Long story short, David Parker came in as minister at the last minute, and was almost immediately joined by associate minister Damien O’Connor, both under Chris Hipkins. They’ve now released a document that looks quite different.

So what’s in it? Well first thing I noticed was that it’s long, and it’s filled with pictures, compared to previous GPS’s. I decided to investigate this further. Below is the page count and picture count of each of the 6 GPS documents that have been released since the 2008 reforms, starting with the black and white text-only initial documents.

GPSPage CountPicture Count
2009300
2012320
2015521
20186810
20215912
2024 draft7613

There’s 76 pages filled with text and beautiful pictures, but I’m just going to skip straight down to a page near the end containing the budget table, in line with the Joe Biden quote: “Don’t tell me what you value, show me your budget, and I’ll tell you what you value.”

Here’s where they have instructed Waka Kotahi to put the money over the next ten years.

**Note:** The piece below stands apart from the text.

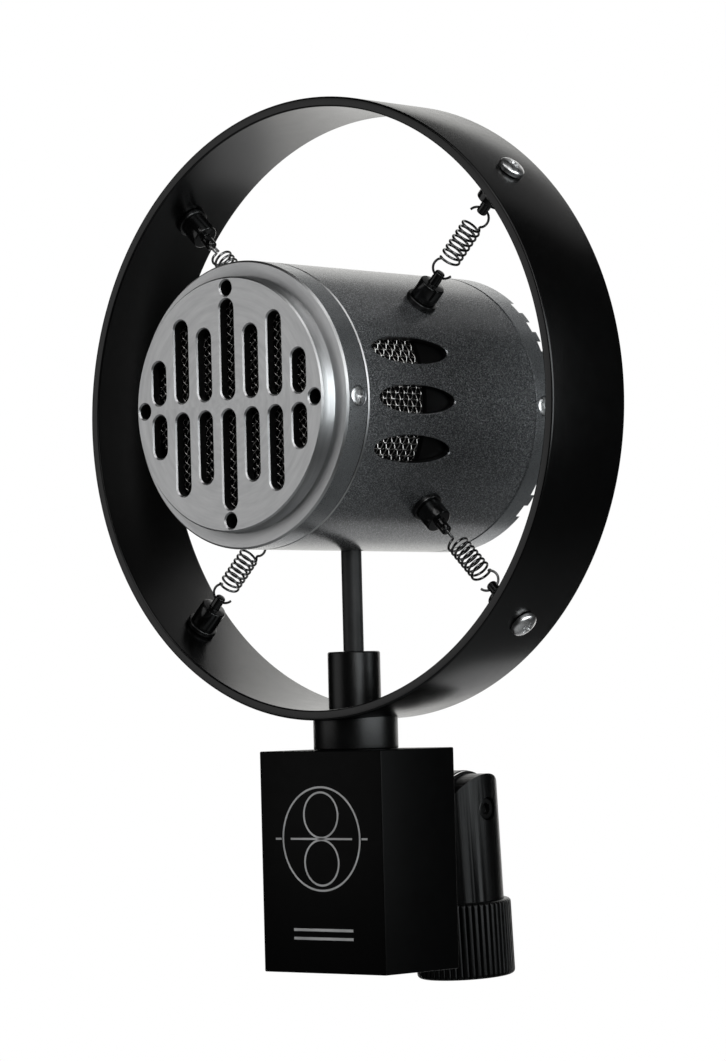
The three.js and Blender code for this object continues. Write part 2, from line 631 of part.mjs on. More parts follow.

I’ve done up a graph comparing this GPS’s budgets to previous GPS’s. I had been waiting for Greater Auckland to do this as they always used to, but they seem to have bigger fish to fry at the moment. So here’s my attempt. The numbers show the total spend in the first 3 years, using the mid-point between the lower and upper brackets.

Almost every activity class has had its budget increased, some by a lot. The exceptions are investment management and safety.

But that in itself doesn’t say much about the relative priority given to each. So I’ve also done a table of the proportion that each activity class gets of the overall funding.

You can see that the proportion of money being spent on each activity class has, in some cases, been very consistent over all six GPS’s. State Highway maintenance has stayed between 16 and 18% for the last 18 years. Local road maintenance between 14 and 16%, although seems to be on a slight downward trajectory. The big movers are public transport’s proportion steadily growing, walking and cycling growing (albeit from practically nothing), rail growing (although again from practically nothing), and state highways steadily dropping (albeit from ridiculously high levels during the RONS/austerity years).

A couple of other ways of visualising the same data.

Another thing that stands out is that the Minister has added in a list of pet projects he wants to see built. He admits that he has no business doing this, but evidently decided to give it a nudge anyway.

Trying to get away from pork barrel politics was one of the the big reasons for setting up Waka Kotahi Transport Agency in 2008 as a completely separate organisation from the Ministry of Transport. This was to try and make project selection a technical decision, rather than just ministers picking projects they think will be vote-winners without knowing if they’re actually good ideas or not. But it never really worked. I don’t know what the answer is to fix that though.

As a final point, I just want to reiterate what the National Land Transport Fund is supposed to be used for, because I keep seeing pundits getting this wrong. The National Land Transport Act specifies what the money has to be used for. It lists out the broad range of activites below:

Note that it never says anything that anyone could ever interpret as “the NLTF is to be used only for roads”. Or even “mostly for roads”. In fact it says the exact opposite – the NLTF isn’t allowed to be spent solely on roads.

If you drill down further to Section 20, it says that spending has to be consistent with a bunch of criteria, one of which is the GPS.

And finally it says that the GPS must specify the “results” that the Crown wishes to achieve from their investment.

Additionally the GPS may include objectives, policies and measures, if the Minister wants it to.

In contrast, opinion pieces like this and this, although not necessarily explicity saying it out loud, seem to be written under an unspoken assumption that the NLTF is supposed to be spent on roads, and things like rail and public transport are some sort of questionable departure from what it ought to be spent on. This isn’t legally the case and never has been – the entire system was set up on the premise that these things would be funded from the NLTF. It’s fine to argue the merits or otherwise of us having this set up, but you can’t deny that that is the set up we currently have.

All up, my personal feel is that this is a fairly tepid GPS, mostly just retaining the status quo. It says all the right things up front about the unprecedented climate emergency we are in, but then the budgets are little more than BAU adjusted for inflation. It does take a few steps in the right direction, but these seem small. Personally I would have liked to see a greater appetite for change.